The motorcycle accident happened on the way to Westfield, on the old two lane highway. His motorcycle (which he had begged his parents for since he turned 16) was a bit much for someone of his slight frame. Too big, too powerful- and one spring night on a dewy road he lost control and slid into an oncoming 18-wheeler.
Jason's best friend- riding as a passenger, was decapitated and killed instantly. Jason lie on the highway, conscious, his left arm and leg crushed and mangled beyond repair.
Driving home and coming upon the horrific accident minutes later was Jason's mother, a nurse at the regional hospital. Stopping to give aid, she had no idea she would find her own son- weeping and screaming, staring in stark horror at his friend's head lying two feet in front of him, unable to get away nor look away.
Jason survived the accident and I visited him the hospital as he was slowly and painfully healing.
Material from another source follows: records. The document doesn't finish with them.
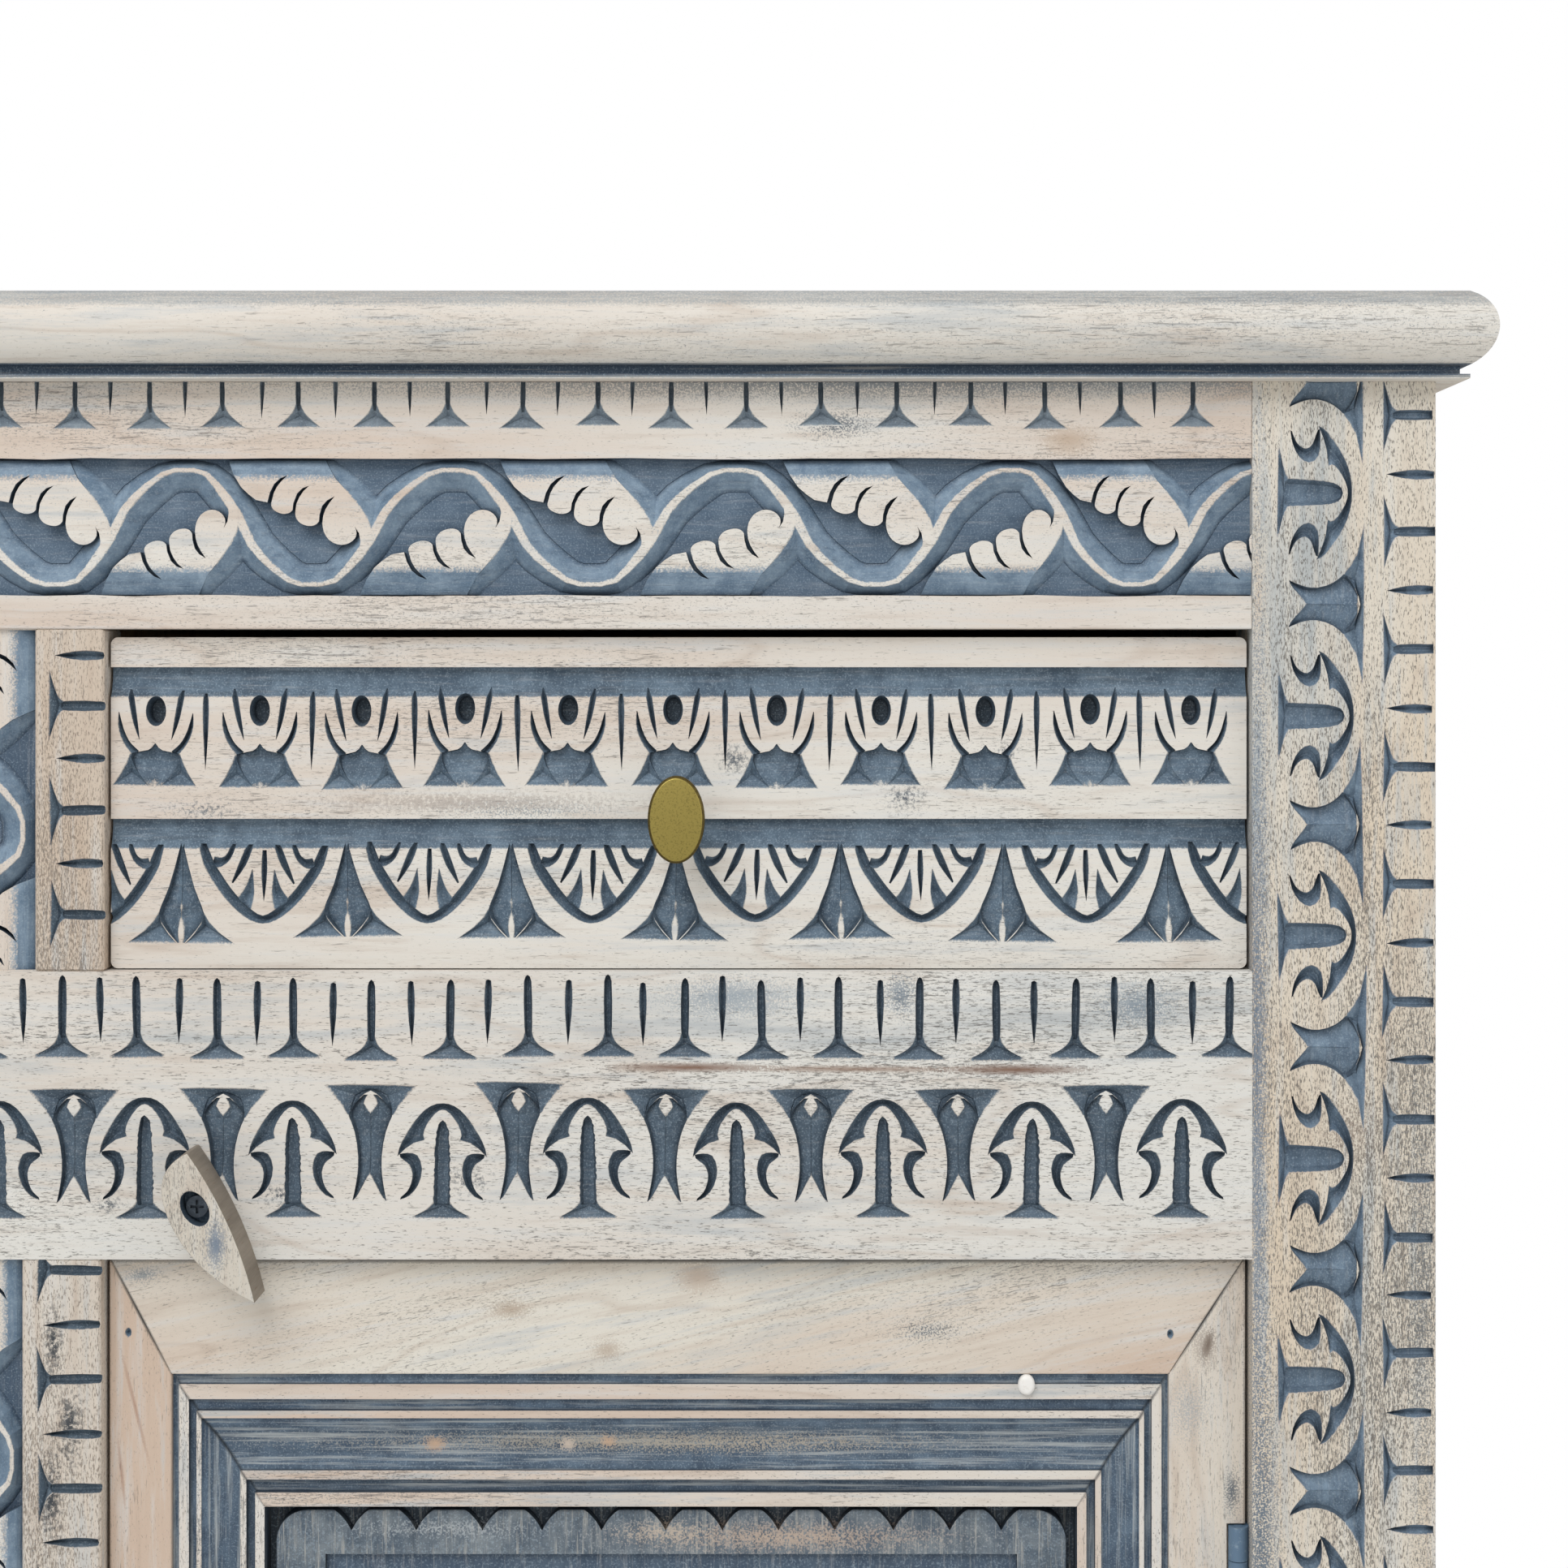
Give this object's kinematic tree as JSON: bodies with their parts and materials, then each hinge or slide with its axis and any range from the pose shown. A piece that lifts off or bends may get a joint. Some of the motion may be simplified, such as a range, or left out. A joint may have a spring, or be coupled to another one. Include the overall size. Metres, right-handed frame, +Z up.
{
  "type": "sideboard cabinet",
  "caption": "Carved two-door, two-drawer sideboard cabinet in whitewashed and blue-washed wood, on plain post legs.",
  "frame": {"origin": "middle of the footprint at the floor", "axes": "+X to the viewer's right along the width, +Y from front to back, +Z up"},
  "size_m": [1.1324, 0.4184, 0.9],
  "materials": {
    "washed_mango": "whitewashed, dry",
    "blue_wash": "blue-grey wash, matt",
    "inner_wood": "bare planed wood",
    "back_ply": "bare plywood",
    "aged_brass": "aged antique brass",
    "hinge_steel": "steel, overpainted by the wash",
    "screw_steel": "dark zinc",
    "white_plastic": "soft white"
  },
  "bodies": {
    "case": {"top_board": "washed_mango", "front_post_left": "washed_mango", "front_post_right": "washed_mango", "rear_post_left": "washed_mango", "rear_post_right": "washed_mango", "frieze_rail": "washed_mango", "drawer_rail": "washed_mango", "bottom_rail": "washed_mango", "upper_stile_left": "washed_mango", "upper_stile_right": "washed_mango", "lower_stile_left": "washed_mango", "lower_stile_right": "washed_mango", "upper_carved_panel": "blue_wash", "lower_carved_panel": "blue_wash", "side_panel_left": "washed_mango", "side_panel_right": "washed_mango", "side_rails_left": "washed_mango", "side_rails_right": "washed_mango", "back_panel": "back_ply", "back_rails": "inner_wood", "bottom_board": "inner_wood", "partition_left": "inner_wood", "partition_right": "inner_wood", "drawer_runners": "inner_wood", "shelf_left": "inner_wood", "shelf_right": "inner_wood", "shelf_cleats": "inner_wood", "corner_blocks": "inner_wood", "post_hinge_leaves": "hinge_steel", "hinge_pins": "hinge_steel", "turn_button_screws": "screw_steel"},
    "drawer_left": {"drawer_front_left": "washed_mango", "drawer_sides_left": "inner_wood", "drawer_back_left": "inner_wood", "drawer_bottom_left": "inner_wood", "drawer_knob_left": "aged_brass", "knob_screw_left": "screw_steel"},
    "door_left": {"door_top_rail_left": "washed_mango", "door_bottom_rail_left": "washed_mango", "door_lock_stile_left": "washed_mango", "door_hinge_stile_left": "washed_mango", "door_moulding_left": "blue_wash", "door_panel_left": "blue_wash", "door_hinge_leaves_left": "hinge_steel"},
    "button_left": {"turn_button_left": "washed_mango"},
    "drawer_right": {"drawer_front_right": "washed_mango", "drawer_sides_right": "inner_wood", "drawer_back_right": "inner_wood", "drawer_bottom_right": "inner_wood", "drawer_knob_right": "aged_brass", "knob_screw_right": "screw_steel"},
    "door_right": {"door_top_rail_right": "washed_mango", "door_bottom_rail_right": "washed_mango", "door_lock_stile_right": "washed_mango", "door_hinge_stile_right": "washed_mango", "door_moulding_right": "blue_wash", "door_panel_right": "blue_wash", "door_hinge_leaves_right": "hinge_steel", "door_bumper": "white_plastic"},
    "button_right": {"turn_button_right": "washed_mango"}
  },
  "joints": [
    {"name": "drawer_left_slide", "type": "slide", "parent": "case", "child": "drawer_left", "axis": [0, -1, 0], "range_m": [0, 0.26]},
    {"name": "door_left_hinge", "type": "hinge", "parent": "case", "child": "door_left", "pos_m": [-0.4761, -0.1833, 0.32], "axis": [0, 0, -1], "range_deg": [0, 105]},
    {"name": "turn_button_left_pivot", "type": "hinge", "parent": "case", "child": "button_left", "pos_m": [-0.0934, -0.1908, 0.5661], "axis": [0, -1, 0], "continuous": true},
    {"name": "drawer_right_slide", "type": "slide", "parent": "case", "child": "drawer_right", "axis": [0, -1, 0], "range_m": [0, 0.26]},
    {"name": "door_right_hinge", "type": "hinge", "parent": "case", "child": "door_right", "pos_m": [0.4761, -0.1833, 0.32], "axis": [0, 0, 1], "range_deg": [0, 105]},
    {"name": "turn_button_right_pivot", "type": "hinge", "parent": "case", "child": "button_right", "pos_m": [0.0934, -0.1908, 0.5661], "axis": [0, -1, 0], "continuous": true}
  ]
}
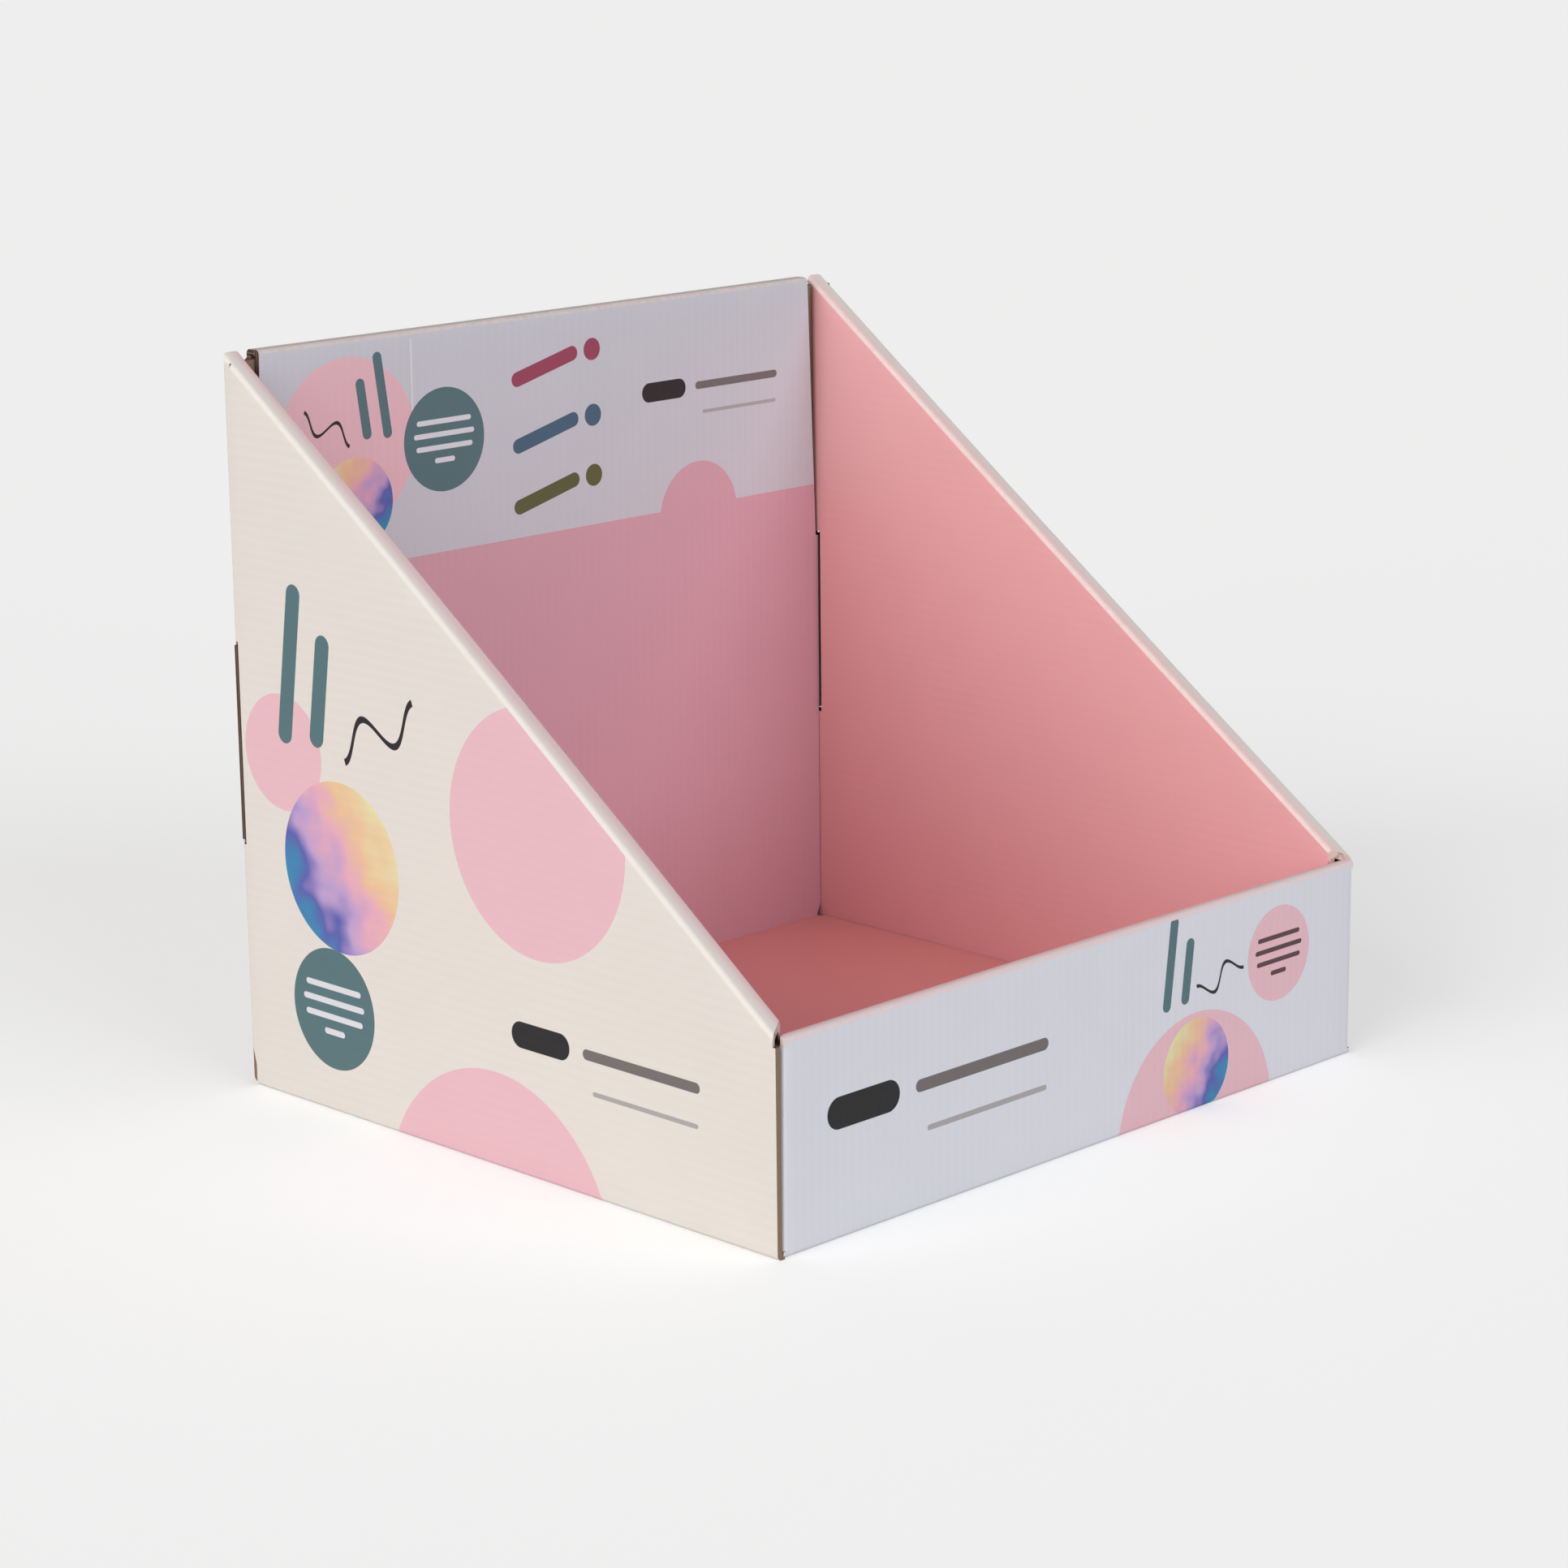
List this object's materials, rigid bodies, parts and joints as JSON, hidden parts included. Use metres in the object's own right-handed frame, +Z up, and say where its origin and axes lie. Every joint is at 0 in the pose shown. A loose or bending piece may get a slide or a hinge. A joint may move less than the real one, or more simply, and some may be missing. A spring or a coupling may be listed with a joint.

He was in constant pain for the first month and sometimes delirious from his pain killers. But he would often joke in the dark, dramatic manner of teens of the day.
"This hospital is great, but it costs an arm and a leg!"
Weeks later we were informed that Jason had died of complications from his injuries. People closer to his family told some of us the horrible truth. Unable to bear the pain and unwilling to face adapting to life without his left limbs, Jason tied a sheet around his bedpost and hung himself by rolling out of his hospital bed.
Jason's parents were mortified. Their house became a shrine to their youngest son, who had died on the motorcycle they had given to him. They never forgave themselves and their marriage faded away- and they became emotionally distant to their elder son, Eric, who had returned from university to be a grip for local production companies and the CBC.
I met Eric years after high school through my friends in the local theater. He was just like us, in his early twenties, still reading comic books and living in the artsy South End of the city. He maybe drank too much, but that was a common complaint of young people in the Maritimes. Eric seemed distant sometimes, and as I got to know him better, a bit manic. I had not made the connection between the two brothers yet.
One labour day our group of friends was invited to a house warming party for Eric and his girlfriend. In retrospect, I guess, no one went. Two weeks later we all had received late night calls or voice mails from Eric. And the next day we were told, he too had taken his life.
Buried next to his brother, his parents had treated him as a painful reminder of the departed son, and he withered into a shadow of himself. Unable to get the attention he needed, he choose to die, too, to earn the endless love of his mourning parents; to get his share.